## SET EXERCISE
Begin with the first line of the listing and quote every line through the one containing "return board_span()[2] +"; give only those lines.
========================================================================
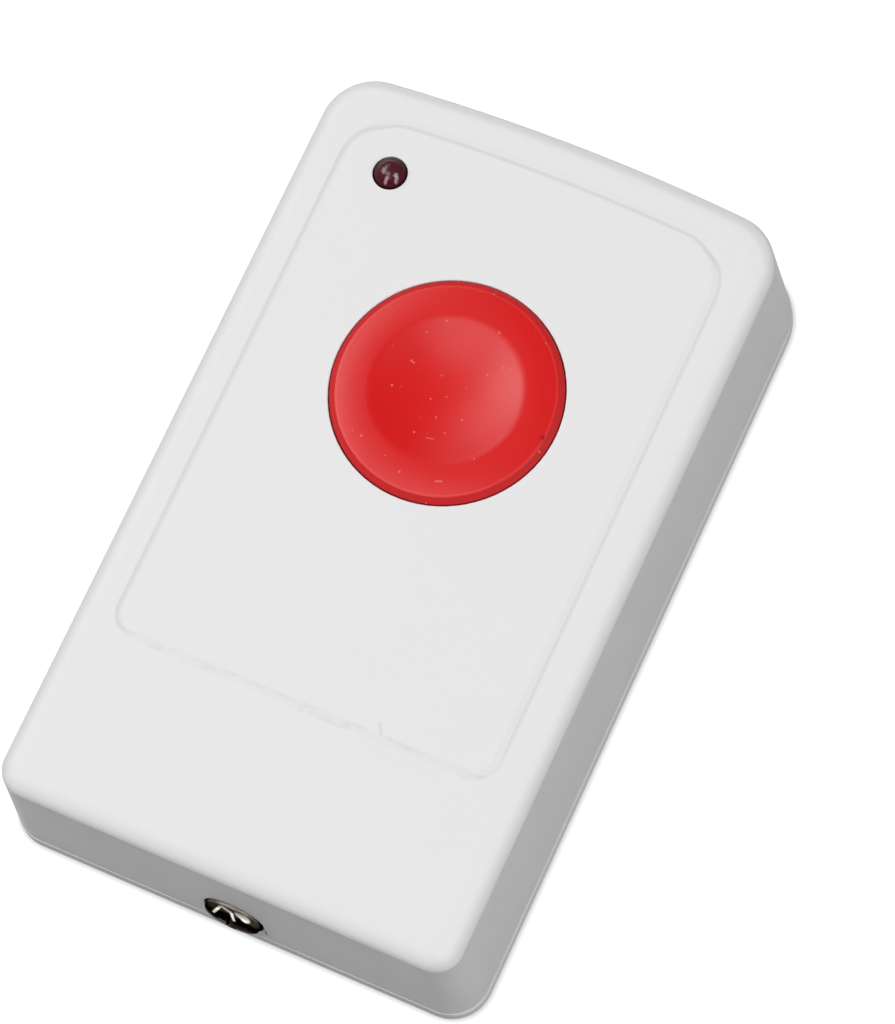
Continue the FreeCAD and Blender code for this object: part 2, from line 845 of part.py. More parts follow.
def snap_dome():
    """Thin sprung disc in the switch's well."""
    rise = dome_height - dome_thickness
    low = dome_low() + press_gap / 2
    rise = rise - press_gap / 2
    ball = (dome_radius ** 2 + rise ** 2) / (2 * rise)
    centre = Vector(0, 0, low + rise - ball)
    outside = Part.makeSphere(ball + dome_thickness, centre)
    inside = Part.makeSphere(ball, centre)
    disc = outside.cut(inside).common(rod(0, 0, low, low + dome_height, dome_radius))
    disc.translate(Vector(0, button_y, 0))
    return disc


def switch_terminals():
    """Four legs from the switch's sides down through the board."""
    legs = []
    side_face = switch_width / 2
    for x, y in terminal_places():
        side = math.copysign(1, x)
        outer = side_face + plunger_clearance + terminal_thickness
        low_x, high_x = sorted((side * side_face, side * outer))
        shoulder = box(low_x, high_x, y - terminal_width / 2, y + terminal_width / 2,
                       board_top + switch_floor / 2, board_top + switch_floor)
        low_x, high_x = sorted((side * (outer - terminal_thickness), side * outer))
        leg = box(low_x, high_x, y - terminal_width / 2, y + terminal_width / 2,
                  board_bottom - lead_below_board, board_top + switch_floor)
        legs.append(shoulder.fuse(leg).removeSplitter())
    group = Part.makeCompound(legs)
    group.translate(Vector(0, button_y, 0))
    return group


def chip_middle_y():
    return board_span()[2] + chip_from_board_end


def encoder_chip():
    """Moulded body of the encoder, just clear of the board."""
    low = board_top + chip_stand_off
    body = box(-chip_length / 2, chip_length / 2, -chip_width / 2, chip_width / 2, low, low + chip_height)
    edges = level_edges(body, low + chip_height)
    body = body.makeChamfer(chip_height / 8, edges)
    body.translate(Vector(0, chip_middle_y(), 0))
    return body


def encoder_pins():
    """Two rows of gull-wing pins."""
    root = board_top + chip_stand_off + chip_height / 2
    foot = board_top
    edge = chip_width / 2
    knee = edge + pin_reach - pin_foot
    thick = pin_thickness
    outline = [(edge, root), (edge, root + thick), (knee, root + thick), (knee, foot + thick),
               (edge + pin_reach, foot + thick), (edge + pin_reach, foot), (knee - thick, foot),
               (knee - thick, root)]
    pins = []
    for side in (-1, 1):
        for k in range(pins_per_side):
            x = (k - (pins_per_side - 1) / 2) * pin_pitch - pin_width / 2
            face = polygon([Vector(x, side * y, z) for y, z in outline])
            pins.append(face.extrude(Vector(pin_width, 0, 0)))
    group = Part.makeCompound(pins)
    group.translate(Vector(0, chip_middle_y(), 0))
    return group


def resonator_can():
    """Round metal can of the resonator that sets the radio's frequency."""
    x, y = can_place()
    brim = rod(x, y, board_top, board_top + can_brim_height, can_brim_radius)
    can = rod(x, y, board_top, board_top + can_height, can_radius)
    can = can.makeChamfer(can_brim_height, level_edges(can, board_top + can_height))
    return brim.fuse(can).removeSplitter()


def resonator_pins():
    return Part.makeCompound([rod(x, y, board_bottom - lead_below_board, board_top, can_pin_radius)
                              for x, y in can_pins()])


def radio_transistor():
    """Small moulded transistor between the chip and the resonator's side of the board."""
    x, y = can_place()
    x = x + can_brim_radius + transistor_length
    body = box(x - transistor_length / 2, x + transistor_length / 2, y - transistor_width / 2,
               y + transistor_width / 2, board_top + pin_thickness / 2, board_top + transistor_height)
    feet = []
    for dx, side in ((-transistor_length / 3, -1), (transistor_length / 3, -1), (0, 1)):
        inner = y + side * (transistor_width / 2 - transistor_foot)
        outer = y + side * (transistor_width / 2 + transistor_foot)
        feet.append(box(x + dx - pin_width / 2, x + dx + pin_width / 2, min(inner, outer),
                        max(inner, outer), board_top, board_top + pin_thickness))
    return body.fuse(feet).removeSplitter()


def chip_part_row(x, count, height):
    """Like chip parts in a row beside the button, each with its two end caps."""
    low = board_span()[2] + boss_from_battery_edge + boss_radius + chip_part_pitch / 2
    parts = []
    for k in range(count):
        y = low + k * chip_part_pitch + chip_part_width / 2
        parts.append(box(x - chip_part_length / 2, x + chip_part_length / 2, y - chip_part_width / 2,
                         y + chip_part_width / 2, board_top, board_top + height))
    return Part.makeCompound(parts)


def chip_resistors():
    return chip_part_row(board_span()[0] + chip_part_from_side, resistor_count, resistor_height)


def chip_capacitors():
    return chip_part_row(board_span()[1] - chip_part_from_side, capacitor_count, capacitor_height)


def loop_aerial():
    """Flat tinned loop under the board, open towards the battery."""
    low = board_span()[2] + aerial_from_board_end
    high = button_y + aerial_past_button
    loop = box(-aerial_half_span, aerial_half_span, low, high, board_bottom - aerial_thickness, board_bottom)
    inner = aerial_half_span - aerial_width
    window = box(-inner, inner, low - 1, high - aerial_width, 0, case_height)
    return loop.cut(window)


def battery():
    """The 12 V cell, a sealed can with its nub."""
    start, low, high, end = contact_row()
    can = rod_x(low, high, battery_y(), battery_z, battery_radius)
    can = can.makeChamfer(battery_edge_bevel, [e for e in can.Edges if e.BoundBox.XLength < 1e-3])
    nub = rod_x(high, high + battery_nub_height, battery_y(), battery_z, battery_nub_diameter / 2)
    return can.fuse(nub).removeSplitter()


def contact_plate(face):
    """Sprung sheet plate with an arm to the board and a tab through it."""
    low_y = battery_y() - contact_width / 2
    high_y = battery_y() + contact_width / 2
    low_z = contact_top() - contact_height
    tab_end = contact_tab_y() + contact_tab_width
    outline = [(low_y, low_z), (high_y, low_z), (high_y, board_bottom - contact_arm_height),
               (tab_end, board_bottom - contact_arm_height), (tab_end, board_top + contact_tab_rise),
               (contact_tab_y(), board_top + contact_tab_rise), (contact_tab_y(), board_bottom),
               (high_y, board_bottom), (high_y, contact_top()), (low_y, contact_top())]
    return polygon([Vector(face, y, z) for y, z in outline]).extrude(Vector(contact_thickness, 0, 0))


def spring_contact():
    return contact_plate(contact_row()[0])


def nub_contact():
    return contact_plate(contact_row()[3] - contact_thickness)


def battery_spring():
    """Tapered coil spring between its plate and the flat end of the cell."""
    start, low, high, end = contact_row()
    rise = spring_length - 2 * spring_wire_radius - 2 * pilot_clearance
    pitch = rise / spring_turns
    taper = -math.degrees(math.atan2(spring_radius - spring_small_radius, rise))
    helix = Part.makeHelix(pitch, rise, spring_radius, taper)
    section = Part.Wire(Part.makeCircle(spring_wire_radius, Vector(spring_radius, 0, 0), Vector(0, 1, 0)))
    coil = Part.Wire(helix.Edges).makePipeShell([section], True, True)
    coil.rotate(Vector(0, 0, 0), Vector(0, 1, 0), 90)
    coil.translate(Vector(start + contact_thickness + spring_wire_radius + pilot_clearance,
                          battery_y(), battery_z))
    return coil


makers = {
    "front_cover": front_cover,
    "back_cover": back_cover,
    "end_screw": end_screw,
    "panic_button": panic_button,
    "lamp_lens": lamp_lens,
    "lamp_leads": lamp_leads,
    "circuit_board": circuit_board,
    "board_screws": board_screws,
    "switch_housing": switch_housing,
    "switch_frame": switch_frame,
    "switch_plunger": switch_plunger,
    "snap_dome": snap_dome,
    "switch_terminals": switch_terminals,
    "encoder_chip": encoder_chip,
    "encoder_pins": encoder_pins,
    "resonator_can": resonator_can,
    "resonator_pins": resonator_pins,
    "radio_transistor": radio_transistor,
    "chip_resistors": chip_resistors,
    "chip_capacitors": chip_capacitors,
    "loop_aerial": loop_aerial,
    "battery": battery,
    "spring_contact": spring_contact,
    "nub_contact": nub_contact,
    "battery_spring": battery_spring,
}

os.makedirs("parts", exist_ok=True)
for name, maker in makers.items():
    shape = maker()
    shape.exportStep("parts/" + name + ".step")
    size = shape.BoundBox
    print(f"{name:18s} solids {len(shape.Solids)} valid {shape.isValid()} volume {shape.Volume:9.2f}"
          f"  x {size.XMin:7.2f} {size.XMax:7.2f}  y {size.YMin:7.2f} {size.YMax:7.2f}"
          f"  z {size.ZMin:6.2f} {size.ZMax:6.2f}")
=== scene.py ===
# %% [markdown]
# # Wireless panic button
#
# A small alarm transmitter lies on its back: a white moulded case, a round red push button, a dark red
# indicator lamp and one screw in the end wall. Its solids come from the CAD model and stay as they are.
# This notebook gives each of them its finish, and sets up the floor, the light and the camera.
#
# ## Load the solids
#
# Everything is in metres, with +Z out of the face, +Y towards the lamp end and the origin in the middle
# of the back. The box of the solids is kept, so that the finished model can be compared with it.

# %% Load the frame
import math

import bpy
from mathutils import Matrix, Vector

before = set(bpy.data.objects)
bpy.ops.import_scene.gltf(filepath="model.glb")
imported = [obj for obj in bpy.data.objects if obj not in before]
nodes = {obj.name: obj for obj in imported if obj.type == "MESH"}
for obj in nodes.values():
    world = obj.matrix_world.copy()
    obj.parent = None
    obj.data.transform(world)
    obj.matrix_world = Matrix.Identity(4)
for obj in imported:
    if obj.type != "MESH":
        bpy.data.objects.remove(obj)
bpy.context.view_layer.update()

# %% [markdown]
# ## Shader maths as Python
#
# A finish is a node tree. Wrapping each output socket in a small class lets a formula be written as an
# expression: adding, taking away and multiplying sockets makes the Math nodes. One number that is the
# same all over a surface is written straight into the shader's own socket instead. One function makes
# every node, so that its settings always come before its sockets, which some of them change.

# %% A socket that can be calculated with
class Wire:
    """An output socket of a node tree, used like a number in an expression."""

    def __init__(self, tree, socket):
        self.tree = tree
        self.socket = socket

    def maths(self, operation, *values, clamp=False):
        settings = {"operation": operation, "use_clamp": clamp}
        return Wire(self.tree, add_node(self.tree, "Math", settings, values).outputs[0])

    def __add__(self, other):
        return self.maths("ADD", self, other)

    def __radd__(self, other):
        return self.maths("ADD", other, self)

    def __sub__(self, other):
        return self.maths("SUBTRACT", self, other)

    def __rsub__(self, other):
        return self.maths("SUBTRACT", other, self)

    def __mul__(self, other):
        return self.maths("MULTIPLY", self, other)

    def __rmul__(self, other):
        return self.maths("MULTIPLY", other, self)

    def __truediv__(self, other):
        return self.maths("DIVIDE", self, other)

    def __rtruediv__(self, other):
        return self.maths("DIVIDE", other, self)

    def __abs__(self):
        return self.maths("ABSOLUTE", self)

    def least(self, other):
        return self.maths("MINIMUM", self, other)

    def most(self, other):
        return self.maths("MAXIMUM", self, other)

    def clamped(self):
        return self.maths("ADD", self, 0, clamp=True)

    def fraction(self):
        return self.maths("FRACT", self)

    def whole(self):
        return self.maths("FLOOR", self)

    def sine(self):
        return self.maths("SINE", self)

    def cosine(self):
        return self.maths("COSINE", self)

    def root(self):
        return self.maths("SQRT", self)

    def rise(self, start, end):
        """0 below start, 1 above end and a smooth step between."""
        settings = {"interpolation_type": "SMOOTHSTEP"}
        return Wire(self.tree, add_node(self.tree, "MapRange", settings, (self, start, end)).outputs[0])


def connect(tree, value, socket):
    """Links a wire to a socket, or writes a plain value into it."""
    if isinstance(value, Wire):
        tree.links.new(value.socket, socket)
    else:
        socket.default_value = value


def add_node(tree, kind, settings=None, values=(), **inputs):
    """Makes a node: its settings first, then what goes into its sockets, by place or by name."""
    made = tree.nodes.new("ShaderNode" + kind)
    for key, value in (settings or {}).items():
        setattr(made, key, value)
    for place, value in enumerate(values):
        connect(tree, value, made.inputs[place])
    for key, value in inputs.items():
        connect(tree, value, made.inputs[key.replace("_", " ")])
    return made


def reach(across, along):
    """The distance that two steps at right angles make."""
    return (across * across + along * along).root()


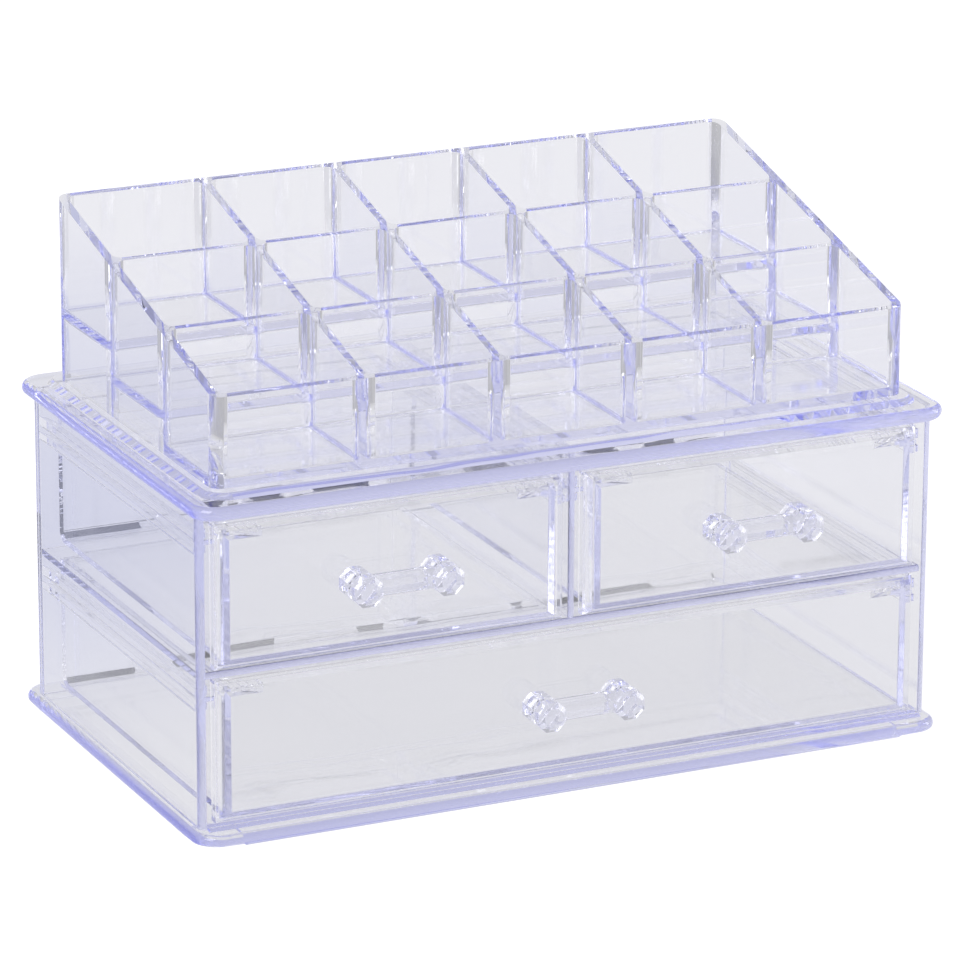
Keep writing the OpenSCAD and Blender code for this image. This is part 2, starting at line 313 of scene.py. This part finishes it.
def surroundings():
    """The sky-like light that the plastic mirrors and that shines through it."""
    world = bpy.data.worlds.new("studio")
    scene.world = world
    world.use_nodes = True
    nodes = world.node_tree.nodes
    links = world.node_tree.links
    background = nodes["Background"]
    background.inputs["Color"].default_value = AROUND
    direction = nodes.new("ShaderNodeTexCoord")
    axes = nodes.new("ShaderNodeSeparateXYZ")
    fade = nodes.new("ShaderNodeMapRange")
    fade.inputs["From Min"].default_value = DIMMING_STARTS
    fade.inputs["From Max"].default_value = DIMMING_ENDS
    fade.inputs["To Min"].default_value = HORIZON_STRENGTH
    fade.inputs["To Max"].default_value = OVERHEAD_STRENGTH
    links.new(direction.outputs["Generated"], axes.inputs[0])
    links.new(axes.outputs["Z"], fade.inputs["Value"])
    links.new(fade.outputs[0], background.inputs["Strength"])


surroundings()

# The middle of the object, which the lamps face
LIT_POINT = Vector((0, 0, 0.08))


def softbox(name, place, width, height, radiance):
    """A soft rectangular lamp at place that faces the object."""
    data = bpy.data.lights.new(name, "AREA")
    data.shape = "RECTANGLE"
    data.size = width
    data.size_y = height
    data.energy = radiance * math.pi * width * height
    lamp = bpy.data.objects.new(name, data)
    lamp.location = place
    lamp.rotation_euler = (LIT_POINT - Vector(place)).to_track_quat("-Z", "Y").to_euler()
    scene.collection.objects.link(lamp)


softbox("key_light", place=(-1.3, -0.7, 1.5), width=1.2, height=1.2, radiance=4.0)
softbox("side_light", place=(1.7, -0.3, 0.7), width=0.5, height=1.2, radiance=3.0)


# ---------- Camera ----------

CAMERA_AZIMUTH = 25.166
CAMERA_ELEVATION = 17.975
CAMERA_ROLL = 0.227
CAMERA_DISTANCE = 1.778121
CAMERA_TARGET = Vector((0.000302, 0.0, 0.073703))
SENSOR = 36
FOCAL = 225.7245


def camera():
    azimuth = math.radians(CAMERA_AZIMUTH)
    elevation = math.radians(CAMERA_ELEVATION)
    roll = math.radians(CAMERA_ROLL)
    back = Vector((
        -math.sin(azimuth) * math.cos(elevation),
        -math.cos(azimuth) * math.cos(elevation),
        math.sin(elevation),
    ))
    right = (-back).cross(Vector((0, 0, 1))).normalized()
    up = right.cross(-back)
    right_rolled = math.cos(roll) * right + math.sin(roll) * up
    up_rolled = -math.sin(roll) * right + math.cos(roll) * up
    data = bpy.data.cameras.new("camera")
    data.sensor_width = SENSOR
    data.lens = FOCAL
    piece = bpy.data.objects.new("camera", data)
    scene.collection.objects.link(piece)
    turn = Matrix((right_rolled, up_rolled, back)).transposed()
    piece.matrix_world = Matrix.Translation(CAMERA_TARGET + back * CAMERA_DISTANCE) @ turn.to_4x4()
    scene.camera = piece


camera()

scene.view_settings.view_transform = "Standard"
# Light inside a clear wall is mirrored many times before it leaves, and each time is a glossy bounce
BOUNCES = 110
STRAIGHT_BOUNCES = 16
scene.cycles.max_bounces = BOUNCES
scene.cycles.transmission_bounces = BOUNCES
scene.cycles.glossy_bounces = BOUNCES
scene.cycles.transparent_max_bounces = STRAIGHT_BOUNCES
scene.cycles.use_denoising = True
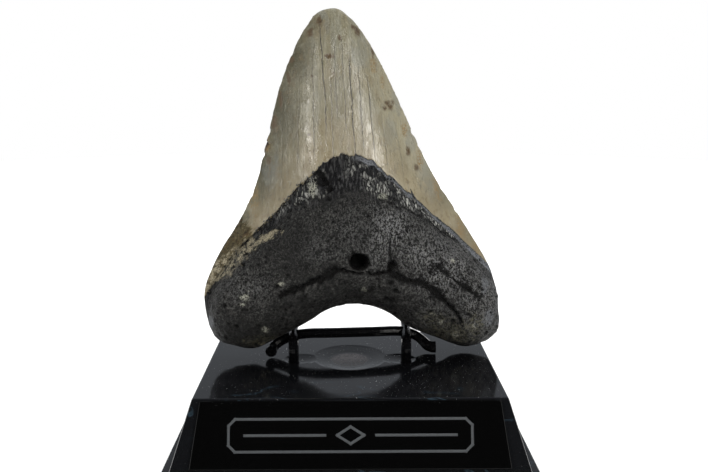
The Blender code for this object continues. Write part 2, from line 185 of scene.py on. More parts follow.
========================================================================
## FINAL ANSWER
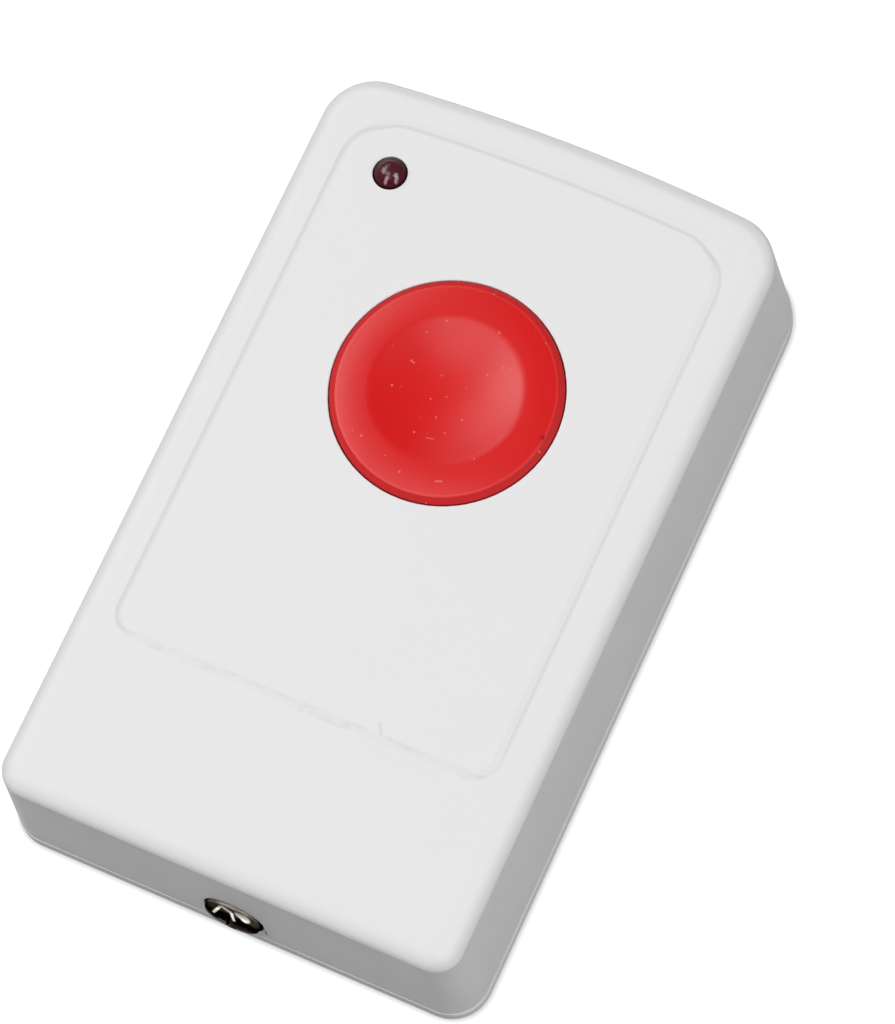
Continue the FreeCAD and Blender code for this object: part 2, from line 845 of part.py. More parts follow.
def snap_dome():
    """Thin sprung disc in the switch's well."""
    rise = dome_height - dome_thickness
    low = dome_low() + press_gap / 2
    rise = rise - press_gap / 2
    ball = (dome_radius ** 2 + rise ** 2) / (2 * rise)
    centre = Vector(0, 0, low + rise - ball)
    outside = Part.makeSphere(ball + dome_thickness, centre)
    inside = Part.makeSphere(ball, centre)
    disc = outside.cut(inside).common(rod(0, 0, low, low + dome_height, dome_radius))
    disc.translate(Vector(0, button_y, 0))
    return disc


def switch_terminals():
    """Four legs from the switch's sides down through the board."""
    legs = []
    side_face = switch_width / 2
    for x, y in terminal_places():
        side = math.copysign(1, x)
        outer = side_face + plunger_clearance + terminal_thickness
        low_x, high_x = sorted((side * side_face, side * outer))
        shoulder = box(low_x, high_x, y - terminal_width / 2, y + terminal_width / 2,
                       board_top + switch_floor / 2, board_top + switch_floor)
        low_x, high_x = sorted((side * (outer - terminal_thickness), side * outer))
        leg = box(low_x, high_x, y - terminal_width / 2, y + terminal_width / 2,
                  board_bottom - lead_below_board, board_top + switch_floor)
        legs.append(shoulder.fuse(leg).removeSplitter())
    group = Part.makeCompound(legs)
    group.translate(Vector(0, button_y, 0))
    return group


def chip_middle_y():
    return board_span()[2] + chip_from_board_end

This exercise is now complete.